Luego, fango gris horadado por ejércitos de cangrejos y barriletes que huían a esconderse en sus agujeros ante el tropel de chiquillos que a la carrera bajaban a bañarse desde las Casas Baratas, enfrente y donde vivía mi amigo Emilio. Orillas estas llenas de barcos de pesca varados, escorados, tumbados como perros mansos, no hubiera sido sorprendente ver aparecer entre ellos a Santiago, el protagonista de “El viejo y el mar”, de Hemingway, o a su amigo Manolín. Después, la vivienda de Don Eloy y la famosa Casa Blanca, que anunciaba a quienes iban en la canoa la llegada a Punta Umbría. Y la Peguera, con una villoría que, además de escenario de un asesinato horrendo a principios de los años setenta, pudo ser también el lugar que evitara otro conocido crimen, según una anécdota que alguien me contó.
Está relacionada con la muerte de Federico García Lorca. Me dijeron que uno de los miembros de una familia de Huelva, muy amigo del poeta (sería, al parecer, quien inspiró a Luis Cernuda sus conocidos versos de “A un muchacho andaluz” -“La realidad y el deseo”-, que comienzan: “Te hubiera dado el mundo, / muchacho que surgiste / al caer de la luz por tu Conquero…”), dueño de la casa de La Peguera, le ofreció a Lorca ocultarse allí para evitar que lo matasen.
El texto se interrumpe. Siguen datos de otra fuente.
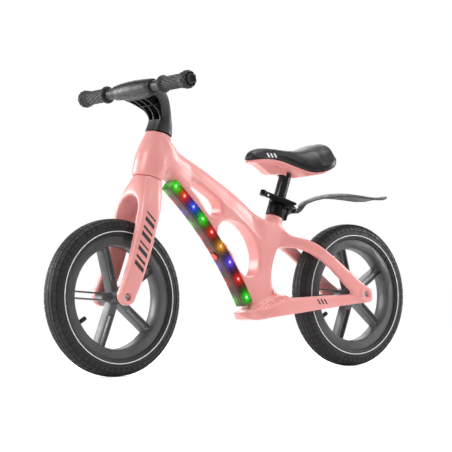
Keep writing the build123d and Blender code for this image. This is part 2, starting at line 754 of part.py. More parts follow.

Él se negó, con las consecuencias que conocemos. Lo de Federico parece la “Crónica de una muerte anunciada” de García Márquez.
No sólo le propusieron este refugio en Punta. También otros le brindaron su ayuda; por ejemplo, Edward James, un excéntrico y millonario artista y poeta surrealista escocés, quiso facilitarle la huida. A ello me referí en el artículo “Un sueño en la selva”, que forma parte de mi serie “Magias de México”: “Este escocés fue amigo de Dalí, Picasso, Max Ernst, Leonora Carrington o Lorca, del que en un poema dice: «Yo te he recordado, mi lejano amigo muerto / que sentiste la tormenta pálida de la muerte acercándose / y advertiste tu súbito final. / Pero si pudieses haber venido / con nosotros a Italia, tu lengua tintineante / (…)/…esa lengua y pluma/ –aún en nuestra tierra viva de hombres vivos– / no yacería muda ahora».
Versos que hacen pensar que este hombre estuvo en un tris de desviar al poeta de Granada de su destino fatal, lo que es ratificado por Dalí en un texto sobre Lorca en el que habla de James, al que se refiere como «poeta inmensamente rico y super-sensible como un picaflor». Cuenta el pintor de Cadaqués: «James acababa de alquilar la Villa Chimbrone, cerca de Amalfi, donde se inspiró Wagner para componer el Parsifal, y nos invitó a mí y a Lorca a vivir allá todo el tiempo que quisiéramos. Por tres días Lorca se torturó con alternativas de angustia: ¿Iría o no iría? Cada cuarto de hora cambiaba de opinión. En Granada, su padre estaba enfermo del corazón y temía morir. Por fin Lorca prometió reunirse con nosotros tan pronto como hubiera ido a ver a su padre para tranquilizarse. Estalló la guerra civil. Él murió fusilado y el padre vive aún». Da la impresión de que el genial poeta granadino no hubiese querido escapar a aquel hado pavoroso. Un final el suyo rodeado de misterios aún ocultos en algún sitio incógnito.
La Peguera, aquella finca flanqueada de palmeras y situada frente a El Almendral de la Isla de Saltés, se mezcla en mi memoria nebulosamente con la de La Salina. Esta última, hoy derruida, estaba algunos kilómetros más allá. Junto a ella había también palmas. Y montañas blancas de sal rodeadas de flamencos y parecidas de lejos a pirámides, contra la luz crepuscular, que vi un anochecer casi en duermevela regresando en caballerías de la Laguna del Portil. Y el motivo baladí por el que las dos se superponen en mi mente podría ser que no consigo acordarme de si aquellos dátiles grandes, amarillos y dulces que nos encantaban, íbamos a cogerlos a una o a la otra.